Got a C5 error in either dual-channel config, booted fine in either single-channel config. Upgraded BIOS from 3.15 to 3.20, now dual-channel works, but only in A2/B2 (otherwise C5 again). Both are running at 4800.
It does seem to detect ECC. I don’t feel like buying Memtest86 Pro to inject and test, so I’ll leave it there for now. Tempting tho.
sudo edac-util -v
mc0: 0 Uncorrected Errors with no DIMM info
mc0: 0 Corrected Errors with no DIMM info
mc0: csrow0: 0 Uncorrected Errors
mc0: csrow0: mc#0csrow#0channel#0: 0 Corrected Errors
mc0: csrow2: 0 Uncorrected Errors
mc0: csrow2: mc#0csrow#2channel#0: 0 Corrected Errors
edac-util: No errors to report.
sudo dmidecode --type memory | grep "Error Correction\|Width\|Speed"

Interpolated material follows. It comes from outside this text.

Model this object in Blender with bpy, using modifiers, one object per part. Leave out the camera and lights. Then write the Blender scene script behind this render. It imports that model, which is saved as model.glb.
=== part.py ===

Error Correction Type: Multi-bit ECC
Total Width: Unknown
Data Width: Unknown
Total Width: 72 bits
Data Width: 64 bits
Speed: 4800 MT/s
Configured Memory Speed: 4800 MT/s
Total Width: Unknown
Data Width: Unknown
Total Width: 72 bits
Data Width: 64 bits
Speed: 4800 MT/s
Configured Memory Speed: 4800 MT/s
You could try overclocking the memory, undervolting the memory, or lowering the primary timings to generate detected ECC errors. Just takes an hour of playing in the BIOS to see if you can cause detected errors.
A good help for this methodology which I agree with is getting the shittiest/oldest/slowest standard ECC modules. Overclocking those to generate memory errors should be easy and you can be sure that the motherboard’s memory traces or the CPU’s memory controller aren’t the source of the errors, then.